** Begin Data section **

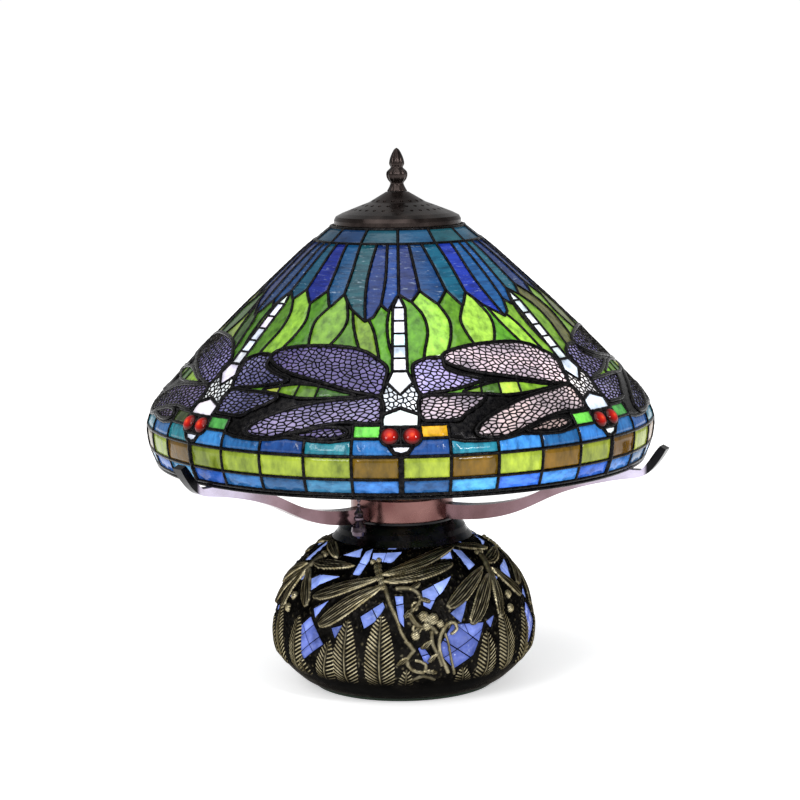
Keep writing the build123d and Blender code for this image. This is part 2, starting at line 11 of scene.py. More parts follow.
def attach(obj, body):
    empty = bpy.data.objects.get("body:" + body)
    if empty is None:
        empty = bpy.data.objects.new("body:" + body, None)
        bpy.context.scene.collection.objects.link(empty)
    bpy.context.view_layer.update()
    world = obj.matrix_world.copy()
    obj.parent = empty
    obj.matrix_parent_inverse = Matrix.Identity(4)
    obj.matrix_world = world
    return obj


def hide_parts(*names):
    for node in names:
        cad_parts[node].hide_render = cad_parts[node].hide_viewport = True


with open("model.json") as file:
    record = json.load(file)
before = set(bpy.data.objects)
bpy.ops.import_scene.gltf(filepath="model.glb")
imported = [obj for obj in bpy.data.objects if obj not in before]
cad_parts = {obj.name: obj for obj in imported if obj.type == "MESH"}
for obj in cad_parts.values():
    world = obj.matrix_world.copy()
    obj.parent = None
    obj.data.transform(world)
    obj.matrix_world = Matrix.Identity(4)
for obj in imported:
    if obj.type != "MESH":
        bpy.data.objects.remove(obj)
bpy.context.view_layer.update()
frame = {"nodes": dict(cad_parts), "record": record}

** End Data section **

> _Short exercise_: Repeat the preceding lines exactly, please, every one of them.

> _Completed exercise_:
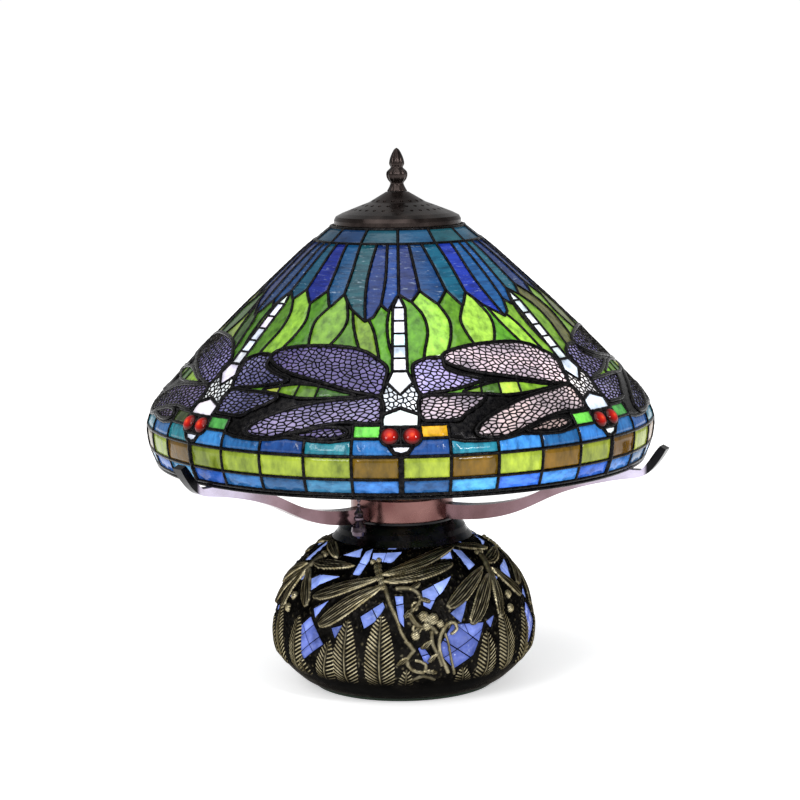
Keep writing the build123d and Blender code for this image. This is part 2, starting at line 11 of scene.py. More parts follow.
def attach(obj, body):
    empty = bpy.data.objects.get("body:" + body)
    if empty is None:
        empty = bpy.data.objects.new("body:" + body, None)
        bpy.context.scene.collection.objects.link(empty)
    bpy.context.view_layer.update()
    world = obj.matrix_world.copy()
    obj.parent = empty
    obj.matrix_parent_inverse = Matrix.Identity(4)
    obj.matrix_world = world
    return obj


def hide_parts(*names):
    for node in names:
        cad_parts[node].hide_render = cad_parts[node].hide_viewport = True


with open("model.json") as file:
    record = json.load(file)
before = set(bpy.data.objects)
bpy.ops.import_scene.gltf(filepath="model.glb")
imported = [obj for obj in bpy.data.objects if obj not in before]
cad_parts = {obj.name: obj for obj in imported if obj.type == "MESH"}
for obj in cad_parts.values():
    world = obj.matrix_world.copy()
    obj.parent = None
    obj.data.transform(world)
    obj.matrix_world = Matrix.Identity(4)
for obj in imported:
    if obj.type != "MESH":
        bpy.data.objects.remove(obj)
bpy.context.view_layer.update()
frame = {"nodes": dict(cad_parts), "record": record}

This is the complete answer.